Simple Steps to Feeling Good About Serving
1. Know why you’re serving.
Why do you feel connected to the people or cause you’re serving? Who benefits from your serving and how? Why is this important to you?
Are you truly serving to help the other person or cause or are you serving with the expectation of recognition, appreciation, reciprocation or acceptance (that may or may not come)?
2. Give up any expectations.
Give to give. Give simply because it feels good to you.
Don’t set up expectations of how others should react to your actions. You can’t control them. They aren’t you and they won’t respond the way you would respond. Let it go.
3. Take the time to more fully understand the person or people you’re serving.
Ask them what they want. Ask them how you can help. Don’t judge. Give them what they want in the way they want it, without expectations.
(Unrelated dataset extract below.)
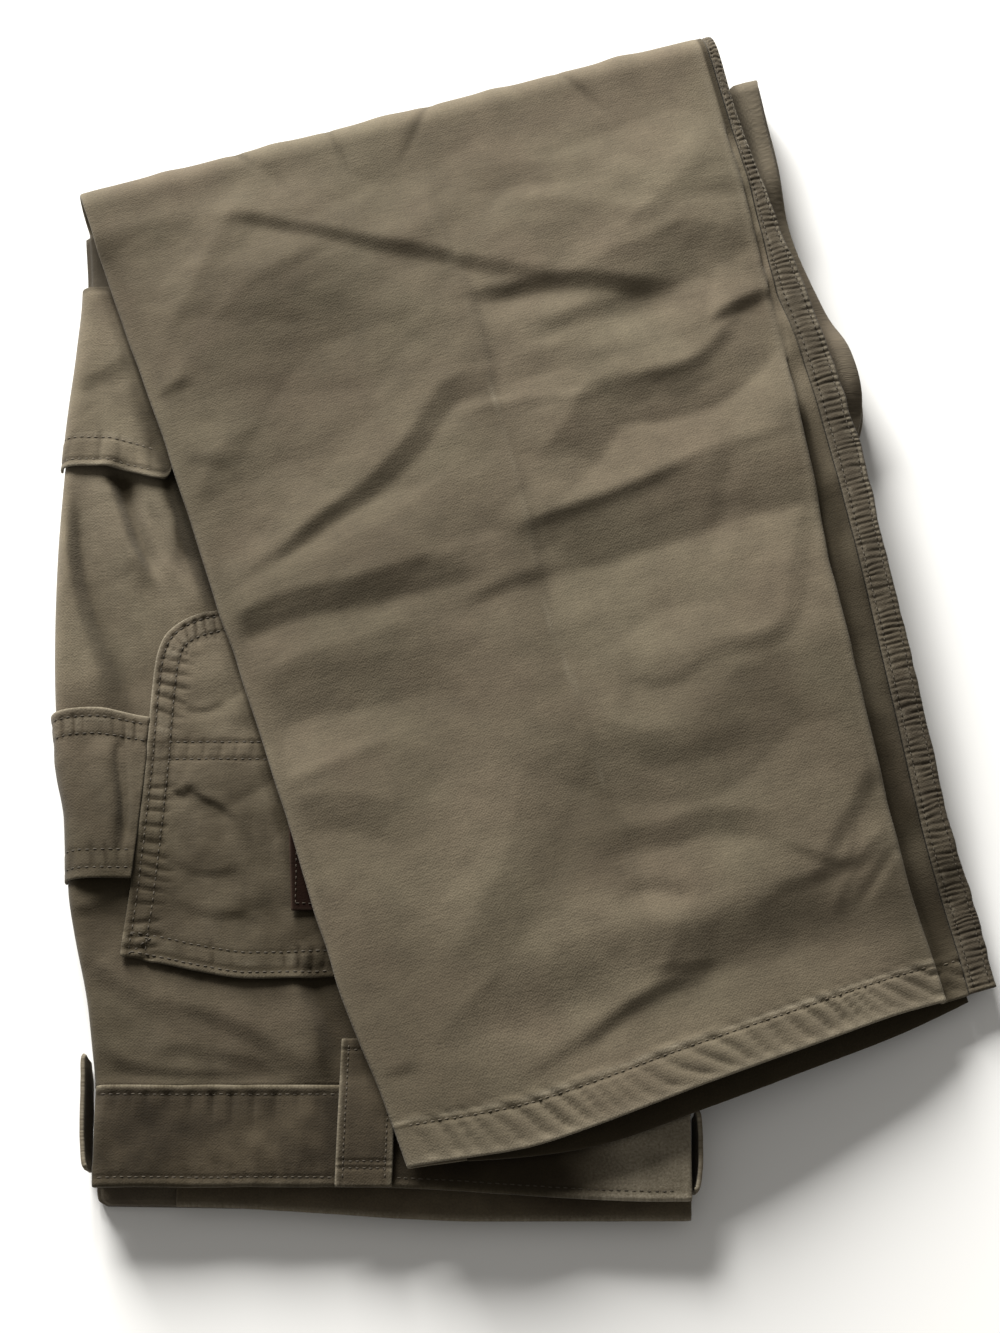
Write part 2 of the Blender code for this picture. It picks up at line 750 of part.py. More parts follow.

4. Know where to draw the line.
You’re always teaching others how to treat you.
If you’re feeling like a martyr it’s probably because you’re acting like one and people are taking advantage of that.
Change your actions to change the outcome. Don’t wait for others to realize what they’re doing and change their ways. That will never happen.
Respect yourself. If you can’t love and respect yourself, no one else can do that for you.
There’s no one out there watching and judging you for how much or in what ways you serve. How and how much you serve is completely up to you.
Giving and serving others can be a wonderful thing that fills your heart and makes the world a better place.
Reaching out to people you would never have interacted with can help you to stretch your comfort zone.
Serving can turn around feelings of anxiety and depression because you’re shifting your focus from your own problems to the (probably bigger) problems of those you’re serving.
“Those who believe in the importance of serving others should lead the way by fighting against the temptation we all have, and maybe especially as we age, to close in upon ourselves.” ~Marvin Olasky
Before you begin, check your motives and expectations and know where to draw the line.
What have been your positive and not-so-positive experiences with giving and serving and what made them so?